STAR WARS fans also may be upset that the movie doesn’t talk much about the Force, the pantheistic theology behind the franchise. Even so, the heroic Jedi Knights in the picture seem to be using the Force when they move objects around by a wave of their hands or make impossible leaps and jumps with their bodies. This, of course, is part of many Asian martial arts legends and myths. Christians, however, will be happy that the new movie downplays the pantheistic, relativistic angle from the live-action versions. In fact, C3PO actually makes a reference to the Creator in one line, when he exclaims, “Thank the Maker!”

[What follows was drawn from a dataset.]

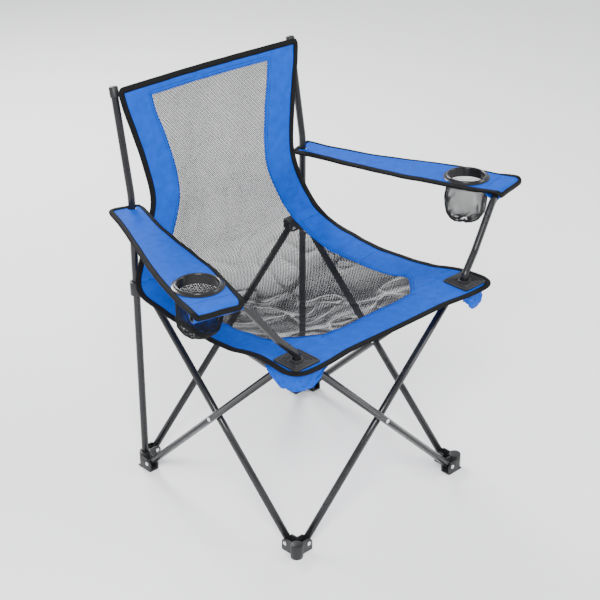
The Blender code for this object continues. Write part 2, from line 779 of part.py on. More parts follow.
def corner_plate_shape(side):
    """The moulded plate on a front corner, with a raised rim and a hole for the arm tube."""
    half = CORNER_PLATE_SIZE / 2
    outline = []
    for turn, (x, y) in enumerate(((1, 1), (-1, 1), (-1, -1), (1, -1))):
        centre = (x * (half - CORNER_PLATE_ROUND), y * (half - CORNER_PLATE_ROUND))
        start = turn * math.pi / 2
        outline += arc(centre, CORNER_PLATE_ROUND, start, start + math.pi / 2, 3)
    shape = flat_shape(outline, PLATE_BOTTOM, PLATE_TOP)
    inset = half - 0.008
    recess = box((-inset, -inset, PLATE_TOP - 0.0012), (inset, inset, PLATE_TOP + 0.01))
    boss = cylinder(TUBE_RADIUS + 0.006, (0, 0, PLATE_BOTTOM + 0.001), (0, 0, PLATE_TOP), 20)
    shape = combine(shape, [recess], "DIFFERENCE")
    shape = combine(shape, [boss], "UNION")
    hole = cylinder(TUBE_RADIUS + 0.0012, (0, 0, PLATE_BOTTOM - 0.01), (0, 0, PLATE_TOP + 0.01))
    shape = combine(shape, [hole], "DIFFERENCE")
    shape.data.transform(Matrix.Translation((side * CORNER, -CORNER, 0)))
    return shape


def pocket_shape(side):
    """The corner pocket's wall, round the outer two sides of a front hub."""
    top = CORNER_LEVEL - SLING_THICKNESS / 2 - POCKET_CLEARANCE
    levels = ((0.0, 0.0), (0.6, POCKET_TAPER * 0.4), (1.0, POCKET_TAPER))
    rows = []
    for drop, taper in levels:
        inset = POCKET_INSET - taper
        reach = POCKET_REACH * (1 - 0.45 * drop)
        bend = arc((-inset + 0.012, -inset + 0.012), 0.012, math.pi, 1.5 * math.pi, 3)
        plan = [(-inset, reach), *bend, (reach, -inset)]
        height = top - POCKET_DROP * drop
        rows.append([Vector((side * (CORNER - x), -CORNER + y, height)) for x, y in plan])
    return thick_sheet(rows, SLING_THICKNESS)


def add_legs(chair, looks):
    """Eight leg tubes, four centre rivets and four spacer washers."""
    mesh = leg_mesh()
    rivet = rivet_mesh(2 * LAYER + TUBE_DIAMETER)
    half = CROSS_GAP / 2 - GAP
    profile = (
        (HOLE_RADIUS, half),
        (WASHER_RADIUS, half),
        (WASHER_RADIUS, -half),
        (HOLE_RADIUS, -half),
        (HOLE_RADIUS, half),
    )
    washer_shape = turned(profile, 12)
    washer = washer_shape.data
    bpy.data.objects.remove(washer_shape)
    for name, (pair, _side, _outer) in LEGS.items():
        low, high = leg_axis(name)
        turn = axis_turn(high - low, outward(pair))
        chair.add_copy(name, mesh, looks["tube"], name, low, turn)
    for pair in ("front", "rear", "left", "right"):
        body = pair + "_leg_a"
        low, high = leg_axis(body)
        pair_plane = outward(pair) * outward(pair).dot((low + high) / 2)
        middle = (low + high) / 2 - pair_plane
        middle += outward(pair) * CORNER
        turn = axis_turn(outward(pair), Vector((0, 0, 1)))
        chair.add_copy(pair + "_cross_rivet", rivet, looks["rivet"], body, middle, turn)
        chair.add_copy(pair + "_cross_washer", washer, looks["hub"], body, middle, turn)


def add_hubs(chair, looks):
    """Four foot hubs, two sliders and two front hubs, with two rivets each."""
    rivet = rivet_mesh(2 * CLEVIS_HALF)
    for upper, bodies in ((False, FOOT_BODIES), (True, TOP_BODIES)):
        pin_height = TOP_PIN_HEIGHT if upper else FOOT_PIN_HEIGHT
        for corner, body in bodies.items():
            rear = corner[1] > 0
            if upper:
                start = -0.05 if rear else SWING_RADIUS + HUB_PLATE - ARM_SOCKET_DEPTH - GAP
                bore = (start, 0.05)
            else:
                bore = (FOOT_FLOOR - FOOT_PIN_HEIGHT, 0.05) if rear else None
            outer_x, outer_y = layer_at(corner, upper)
            shape = hub_shape(corner, pin_height, 1 if upper else -1, outer_x, outer_y, bore)
            kind = ("slider" if rear else "hub") if upper else "foot"
            name = corner_name(corner) + "_" + kind
            chair.add_node(name, shape, looks["hub"], body)
            add_hub_rivets(chair, rivet, looks, corner, pin_height, body, name, (outer_x, outer_y))


def add_hub_rivets(chair, rivet, looks, corner, pin_height, body, name, layers):
    """The rivet of each of a hub's two clevises."""
    place = Vector((corner[0] * CORNER, corner[1] * CORNER, pin_height))
    inward = (Vector((-corner[0], 0, 0)), Vector((0, -corner[1], 0)))
    for label, along, across, outer in (
        ("x", inward[0], inward[1], layers[0]),
        ("y", inward[1], inward[0], layers[1]),
    ):
        centre = place + along * PIN_INSET + across * (-LAYER if outer else LAYER)
        turn = axis_turn(across, Vector((0, 0, 1)))
        chair.add_copy(f"{name}_rivet_{label}", rivet, looks["rivet"], body, centre, turn)


def add_arms(chair, looks):
    """Arm tubes, armrests, cup rings and cup bags."""
    for side, label in ((-1, "left"), (1, "right")):
        chair.add_node(f"arm_tube_{label}", arm_shape(side), looks["tube"], f"{label}_arm")
        body = f"{label}_armrest"
        chair.add_node(f"armrest_{label}", armrest_shape(side), looks["cloth"], body)
        chair.add_node(f"cup_ring_{label}", ring_shape(side), looks["hub"], body)
        chair.add_node(f"cup_net_{label}", net_shape(side), looks["mesh"], body)


def add_posts(chair, looks):
    """Rear posts and their caps."""
    for side, label in ((-1, "left"), (1, "right")):
        body = f"rear_{label}_post"
        chair.add_node(f"rear_post_{label}", post_shape(side), looks["tube"], body)
        chair.add_node(f"post_cap_{label}", cap_shape(side), looks["hub"], body)


def add_sling(chair, looks):
    """The seat and back sling in four panels, its corner plates and its pockets."""
    cloth, mesh = looks["cloth"], looks["mesh"]
    chair.add_node("seat_front_band", front_band_shape(), cloth, "front_left_hub")
    panels = (
        ("seat_front_panel", BAND_END, FRONT_PANEL_END, 4, "seat_front"),
        ("seat_rear_panel", FRONT_PANEL_END, REAR_PANEL_END, 4, "seat_rear"),
        ("seat_back_panel", REAR_PANEL_END, BACK_END, 7, "rear_left_post"),
    )
    for name, start, end, steps, body in panels:
        chair.add_node(name, sling_shape(start, end, steps), mesh, body)
    for side, label in ((-1, "left"), (1, "right")):
        body = f"front_{label}_hub"
        chair.add_node(f"corner_plate_{label}", corner_plate_shape(side), looks["hub"], body)
        chair.add_node(f"corner_pocket_{label}", pocket_shape(side), cloth, body)


def main():
    """Build the chair."""
    clear_scene()
    chair = Chair()
    for body, parent, place in hinge_tree():
        chair.add_empty(body, parent, place)
    looks = {
        "tube": ((0.012, 0.012, 0.013), 0.3, 0.4),
        "hub": ((0.015, 0.015, 0.016), 0.5, 0.0),
        "rivet": ((0.55, 0.55, 0.56), 0.3, 1.0),
        "cloth": ((0.01, 0.13, 0.55), 0.8, 0.0),
        "mesh": ((0.02, 0.02, 0.022), 0.8, 0.0),
    }
    add_posts(chair, looks)
    add_legs(chair, looks)
    add_hubs(chair, looks)
    add_arms(chair, looks)
    add_sling(chair, looks)


main()
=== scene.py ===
"""Studio scene of the folding camp chair, built on the CAD frame."""

import json
import logging
import math
from dataclasses import dataclass, field
from enum import Enum
from functools import cached_property
from typing import Iterable, Sequence

import bmesh
import bpy
import numpy as np
from bpy.types import Material, Mesh, Node, NodeSocket, NodeTree, Object
from mathutils import Matrix, Vector, noise

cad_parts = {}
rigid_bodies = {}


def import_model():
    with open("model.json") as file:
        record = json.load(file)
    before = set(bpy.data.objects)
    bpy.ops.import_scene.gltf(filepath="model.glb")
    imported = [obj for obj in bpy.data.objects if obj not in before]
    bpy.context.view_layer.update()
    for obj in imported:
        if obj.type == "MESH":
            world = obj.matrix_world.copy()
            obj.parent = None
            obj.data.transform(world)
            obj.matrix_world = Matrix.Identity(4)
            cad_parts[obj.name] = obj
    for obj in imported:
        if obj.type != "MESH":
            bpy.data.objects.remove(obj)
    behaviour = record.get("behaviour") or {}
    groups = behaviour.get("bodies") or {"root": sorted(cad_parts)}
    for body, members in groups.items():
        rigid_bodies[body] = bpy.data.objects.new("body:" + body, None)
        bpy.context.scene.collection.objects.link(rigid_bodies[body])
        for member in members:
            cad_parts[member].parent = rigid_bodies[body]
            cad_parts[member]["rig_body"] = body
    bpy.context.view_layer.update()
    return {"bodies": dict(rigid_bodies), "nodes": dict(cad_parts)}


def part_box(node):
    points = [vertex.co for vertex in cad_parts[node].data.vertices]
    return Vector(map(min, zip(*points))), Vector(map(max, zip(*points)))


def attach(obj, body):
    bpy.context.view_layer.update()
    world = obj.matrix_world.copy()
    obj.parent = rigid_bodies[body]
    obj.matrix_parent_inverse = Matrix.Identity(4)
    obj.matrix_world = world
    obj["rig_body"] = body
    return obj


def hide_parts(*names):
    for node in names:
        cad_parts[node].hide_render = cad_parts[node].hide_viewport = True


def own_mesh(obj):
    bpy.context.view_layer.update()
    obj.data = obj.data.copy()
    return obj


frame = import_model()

logging.basicConfig(level=logging.INFO, format="%(message)s")
log = logging.getLogger("camp_chair")

CAMERA_AZIMUTH = -44.0
CAMERA_ELEVATION = 27.0
CAMERA_DISTANCE = 3.25
CAMERA_LENS = 90.0
AIM = Vector((0.0, 0.0, 0.42))  # of the camera and the lights
CORNER = 0.250
FRONT_HALF = 0.302  # half the width of the sling's front edge
ROOT = "rear_left_post"
BORDER_CLOTH, MESH_CLOTH, ARM_CLOTH, SLEEVE_CLOTH, POCKET_CLOTH = 0.0015, 0.0007, 0.0026, 0.0009, 0.0011
STITCH_CIRCLE = 0.0487  # radius of the cup ring's stitches


class Finish(Enum):
    """The finishes of the chair's pieces, by material name."""

    CLOTH = "blue_weave"
    NET = "black_mesh"
    BINDING = "black_binding"
    THREAD = "black_thread"
    CORD = "net_cord"
    TUBE = "powder_coat"
    PLASTIC = "satin_plastic"
    GLOSS = "gloss_plastic"
    STEEL = "bright_steel"


class Axis(Enum):
    """The row axes as unit vectors."""

    X = (1.0, 0.0, 0.0)
    Z = (0.0, 0.0, 1.0)


# ---------------------------------------------------------------- shader helpers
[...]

THE CLONE WARS contains one obscenity and lots of fighting and war violence. Overall, therefore, it warrants a caution for older children.

In Brief:

A new animated adventure, STAR WARS: THE CLONE WARS opens with a battle between a clone battalion of the Republic, led by Obi-wan Kenobi and Annakin Skywalker, and a regiment from the Droid Army of the Separatists. The battle is not going well. In the midst of the chaos, Master Yoda sends a female Jedi student named Ahsoka to be taught by Skywalker, who’s not happy about it. Ahsoka helps Skywalker destroy the droid army’s shield generator, and the battle is won! Yoda then orders Skywalker, Kenobi and Ahsoka to help save Jabba the Hutt’s infant son, who has been kidnapped by mysterious forces. By saving Jabba’s son, the Republic might get free passage along the Outer Rim from Jabba’s people. Little do they know that the kidnapping is a sinister plot by Chancellor Palpatine and his evil apprentice, Count Dooku.

THE CLONE WARS is a fast-paced, entertaining, beautifully drawn movie with lots of action. Once again, Annakin Skywalker’s character comes across as too petulant. Also, the battle scenes stretch on a little long. THE CLONE WARS contains one obscenity and lots of action violence. It warrants a caution for older children.